Partili Cumhurbaşkanı Recep Tayyip Erdoğan’ın, ülkeyi tek başına aldığı kararlarla keyfine göre yönetmesini, “yüzde 99’ü Müslüman olan toplumu, inanalar, inanmayanlar, benden olanlar, benden olmayanlar, Sünniler Aleviler, Türkler Kürtler diye ayırmasını ve bölmesini, yaptırdığı saraylarda lüks ve şatafat içinde yaşamasını, kendisi ve çevresi zenginleşirken, halkın ve ülkenin yoksullaşmasını” sorun yapmıyorlar ve onaylıyorlar.
Kuran’da Allah’la kul arasında aracı yoktur. Din adına kural kayan, Allah’ı ve dini kullanarak çıkar ve güç sağlayan tarikatlar, Kuran’da yer almayan, Kuran dışı olan yapılardır.
Hem Müslüman olduğunu söyleyip hem de Kuran’da yer almayan tarikat şeyhlerinin din adına koydukları kuralları benimsemek, tarikat şeyhlere müritlik yapmak ve şeyhlere tapmak, Allah’ın verdiği beyni amacına uygun kullanmamak, Kuran’a göre yaşamamaktır.

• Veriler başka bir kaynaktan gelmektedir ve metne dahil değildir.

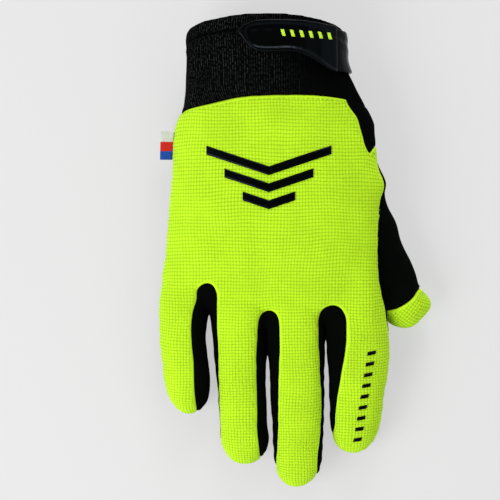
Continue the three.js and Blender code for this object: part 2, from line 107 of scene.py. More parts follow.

Aralarında Türkiye’nin de bulunduğu 57 İslam ülkesinin halkı:
Kuran’ın emirlerine uygun hareket etmedikleri,
Allah’ın kendilerine verdiği beyni, amacına uygun kullanmadıkları,
Okumadıkları, hak ve sorumluluklarının bilincinde olmadıkları,
Ülkeler, aklın ve bilimin öngörüsünde, istişare (katılımcı ve çoğulcu bir anlayışla) yapılarak, ortak akla dayalı yönetilmesini sağlamadıkları,
Müslüman ülkeler, Kuran dışı yapılar olan tarikatlar tarafından yönetildikleri,
Bağımlılık kültürü ve öğretilmiş ezberlerle hareket ederek, tarikat şeyhinin söylediklerinin ve yaptıklarının doğruluğunu ve yanlışlığını sorgulamadan onayladıkları için İslam ülkeleri,
Üzerine oturdukları coğrafyalarının kendilerine sunduğu yer altı ve yer üstü zenginliklerine rağmen kalkınamıyorlar, gelişemiyorlar ve zenginleşemiyorlar.
Sorunlarını çözemiyorlar. Barış ve huzura kavuşamıyorlar.
Halkı:
Allah’ın verdiği beyni amacına uygun kullanan,
Okuyan, araştıran, soran sorgulayan, hak ve sorumluluğunun bilincinde olan,
Aklın ve bilimin öngörüsünde, çoğulcu ve katılımcı bir anlayışla ortak akla dayalı yönetilen,
Bütçelerinde eğitime yeterli kaynağı ayıran,
Eğitim, bilim ve teknolojide gelişmiş olan ülkelerin,
İleri teknolojiye dayalı zenginlik yaratan üretim yapan ülkelerin,
Siyasi nüfuzu, ekonomik sömürüsü altında yaşıyorlar.